The cost for the thirty minute haircut was forty Baht. So all’s well that ends well and if I ever come back to Selaphum I will go there again, but maybe a bit later in the afternoon – after he has had his smoke and his red Bull ‘pick me up’.

This evening I took a stroll with Wan and Jasper through her lovely village, stopping off at her mum’s house and aunt’s house on the way.

This village is different those I have been used to in Sa Kaeo and in other parts of Issan. It is clean, and the houses have been well constructed and beautifully kept. I noticed a few saloon cars dotted around which indicate a surprising level of prosperity.  The roads in the area are mainly well maintained hard tops, including the road outside Wan’s house, and even where there are dirt tops, they have been kept in immaculate condition. Trees, bushes and flowers abound, and at the village edge you can see farmers working in the fields with their cows and buffaloes.

I could do worse than retire to this peaceful and pretty part of North-eastern Thailand.

This is the very heart of Thaksin/red shirt territory and if it is ‘Thaksin’s Money’ (that is: government money distributed by Thaksin when he was Prime Minister), that has brought prosperity to this area, it is not difficult to understand why they still love him so much.

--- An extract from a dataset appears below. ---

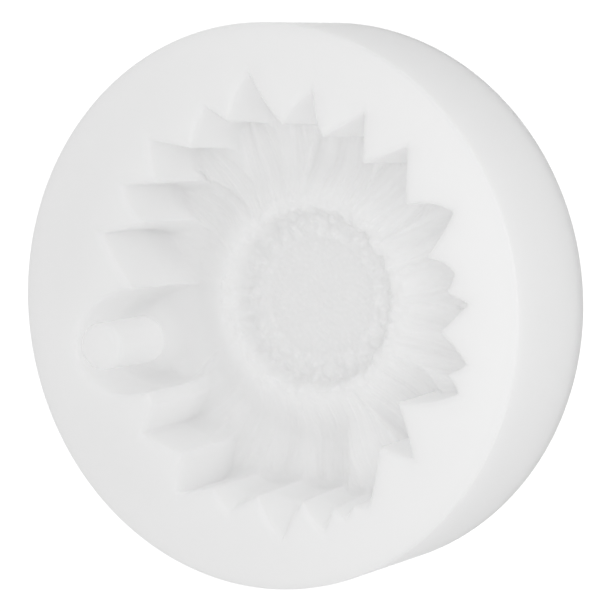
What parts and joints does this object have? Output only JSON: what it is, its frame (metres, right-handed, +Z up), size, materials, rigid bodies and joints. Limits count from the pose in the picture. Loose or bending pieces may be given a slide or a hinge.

On Saturday I will return to Pattaya with Wan, jasper and Wan’s niece, Sherry and they will stay for a week or two. I am anticipating having a good time, and will enjoy taking them around the sights and amusements that Pattaya and its environs have to offer.


MOBI VIGNETTES

MARDIE (Part 2 )

Some years later, when I recalled my affair with Mardie, I understood many aspects of my relationship with her, which at the time; I don’t think I had the first inkling.

I think the relationship started to go downhill on that August bank Holiday, when we had that big bust up  when she tried to take over driving my car. Her behaviour towards me was never the same after that incident and looking back, I can see that she tried to distance herself from me, but I was too ‘head-over heels’ in love to realise what was happening.

Remember  that I had experienced a lonely , unhappy upbringing, due to my father’s domineering personality, to the extent that was totally lacking in self esteem  and was incredibly shy, especially with members of the opposite sex.

I had only recently broken free of my father’s ‘apron strings’ but my new social life as single man living in a lonely room in central London was pathetically non exisitent.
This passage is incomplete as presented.